- Died: May 29th 2020 Wexford
- Occupation: Swimming coach
- Criminal status: Released Summer 2015
- Criminal charge: 34 counts of indecent assault, one count of sexual assault
- Penalty: 6½ years in prison

= Ger Doyle =

Irish swimming coach

Ger Doyle (died 29 May 2020) was an Irish former national swimming coach from Wexford, County Wexford.

Doyle was coach of the Irish Olympic team at the 2000 and 2004 games. He managed New Ross swimming pool for more than two decades.

In 2010 he was jailed for six and a half years after being found guilty in court of 34 counts of indecent assault and one count of sexual assault against underage boys in his care.

==Coaching==
Doyle managed New Ross swimming pool for 26 years, taking over the role when he was aged 19 in 1980. He became Leinster's swimming coach in 1984 and national swimming coach in 1992 where he remained until 2005. He coached at least one Olympic swimmer. His swimmers broke more than one hundred national records at junior and senior level. He was coach of the Irish Olympic team at the 2000 and 2004 games, though was not well enough to travel to the former. He was Wexford Person of the Year 2004.

==Child abuse==
In 2005 reports of misconduct began to emerge.

Doyle's trial lasted for six days.

In 2010, Doyle was convicted of 35 counts of indecent and sexual assault on five children aged between ten and fifteen over a period of twelve years between 1981 and 1993. He received a 6 1/2-year prison sentence. The judge described "a complete absence of insight or remorse". There was applause in court as Doyle was led away and survivors of other swimming abuses welcomed the sentence.

One incident described Doyle as having removed a boy's trousers to smack his bottom and touch him. Another child suffered from bouts of anger and another had regular panic attacks. The abuse took place in his office in New Ross. Only one of the five was in court for Doyle's sentencing. Doyle maintained his innocence.
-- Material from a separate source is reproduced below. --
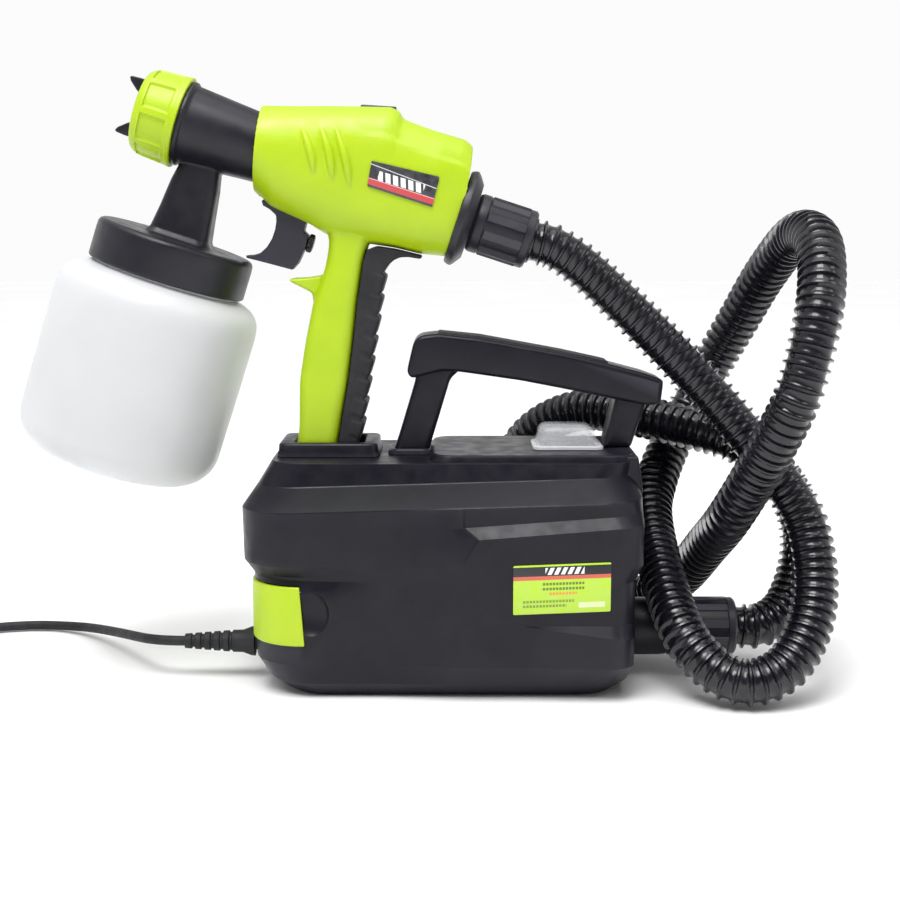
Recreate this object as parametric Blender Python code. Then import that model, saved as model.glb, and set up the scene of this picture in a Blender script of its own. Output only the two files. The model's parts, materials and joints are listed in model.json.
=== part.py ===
"""Turbine paint sprayer: a blower base with a carry handle, a spray gun docked in it, a hose and a cord.

Metres, +Z up. The origin is the middle of the base's underside. The gun points to -X, and the front is -Y.
The gun is modelled level in its own axes, under an empty that tips it nose up.
"""

import math

import bmesh
import bpy
from mathutils import Vector

GAP = 0.0003
ROUND = 20

# Base: rounded sections from the underside up, each (height, left, right, half depth, corner radius, rise).
# The rise tilts a section's right end up, which gives the shoulder its slope.
WALL = 0.0025
BASE_SECTIONS = (
    (0.0000, -0.0820, 0.0940, 0.0500, 0.0220, 0.0),
    (0.0060, -0.0920, 0.1000, 0.0565, 0.0260, 0.0),
    (0.0180, -0.1000, 0.1020, 0.0605, 0.0280, 0.0),
    (0.0640, -0.1010, 0.1025, 0.0615, 0.0280, 0.0),
    (0.0720, -0.1060, 0.1065, 0.0640, 0.0300, 0.0),
    (0.1035, -0.1065, 0.1065, 0.0640, 0.0300, 0.0030),
    (0.1140, -0.0990, 0.1030, 0.0480, 0.0240, 0.0030),
    (0.1240, -0.0910, 0.1045, 0.0410, 0.0180, 0.0),
)
BASE_TOP = 0.1240
DECK_TOP = 0.1275
DECK_LEFT = -0.0045
DECK_RIGHT = 0.1040
SEAM = GAP / 2
SPLIT_Y = 0.0040
MOUNT_R = 0.0345

# Ribs across the housing that cradle the blower: middle and the radius that each one holds
RIB_HALF = 0.0015
RIBS = ((-0.0185, 0.0455), (0.0094, MOUNT_R), (0.0510, MOUNT_R), (0.0682, 0.0078))

# Blower line inside the base
BLOWER_X = 0.0260
BLOWER_Z = 0.0620
SHAFT_R = 0.0030
IMPELLER_R = 0.0410

# Outlet on the right end
OUTLET_Y = -0.0080
OUTLET_Z = 0.0265
SPIGOT_R = 0.0122
SPIGOT_BORE = 0.0098
CUFF_R = 0.0160
CUFF_BORE = 0.0126

# Filter cover on the left end
COVER_RIGHT = -0.0730
COVER_LOW = 0.0295
COVER_HIGH = 0.0613

# Gun: origin on the barrel's axis at its front flange, +X to the rear, +Z up, before it is tipped
GUN_ORIGIN = (-0.1370, 0.0, 0.3020)
GUN_TIP = math.radians(18.0)
BODY_HALF = 0.0240
BADGE_THICK = 0.0004
GRIP_HALF = 0.0150
CUP_AXIS = 0.0125
LID_TOP = -0.0600
LID_BOTTOM = -0.0820
HOSE_LINE = -0.0015
TRIGGER_PIVOT = (0.0640, 0.0120)
HORN_OUTLINE = (
    (-0.0264, 0.0070), (-0.0264, 0.0150), (-0.0300, 0.0152), (-0.0350, 0.0144), (-0.0352, 0.0125),
)
BODY_OUTLINE = (
    (0.0360, 0.0220), (0.0550, 0.0280), (0.0720, 0.0335), (0.0880, 0.0385), (0.1030, 0.0430),
    (0.1075, 0.0415), (0.1105, 0.0383), (0.1260, 0.0378), (0.1455, 0.0386), (0.1500, 0.0355),
    (0.1540, 0.0240), (0.1555, 0.0100), (0.1552, -0.0080), (0.1535, -0.0240), (0.1410, -0.0268),
    (0.1264, -0.0280), (0.0960, -0.0330), (0.0898, -0.0328), (0.0787, -0.0303), (0.0566, -0.0283),
    (0.0500, -0.0245), (0.0450, -0.0204),
)
LIME_SHARE = 0.63

# The grip's foot where it stands in the well, and its lean from upright
DOCK_LEAN = math.radians(9.0)
GRIP_FRONT = -0.0838
GRIP_BACK = -0.0482
GRIP_BOTTOM = 0.1020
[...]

He was the second Olympic swimming coach convicted of such crimes in Ireland, following Derry O'Rourke. George Gibney was charged but not convicted. The Irish Times criticised the sport as a whole for inadequately protecting children, noting that Doyle was allowed to share a hotel room with an 18-year-old male swimmer in 2002 during the British Youth Championships in Sheffield, even though the rules did not permit Michelle Smith to share a room with her fiancé and future husband Erik de Bruin. Doyle attended a child welfare course operated by the Irish Sports Council in 2004, at which time no criticisms were raised.

==Personal life==
Both Doyle's parents are dead. He resided with his sister in Wexford prior to being convicted of sexual assault. He did not have a criminal record prior to this.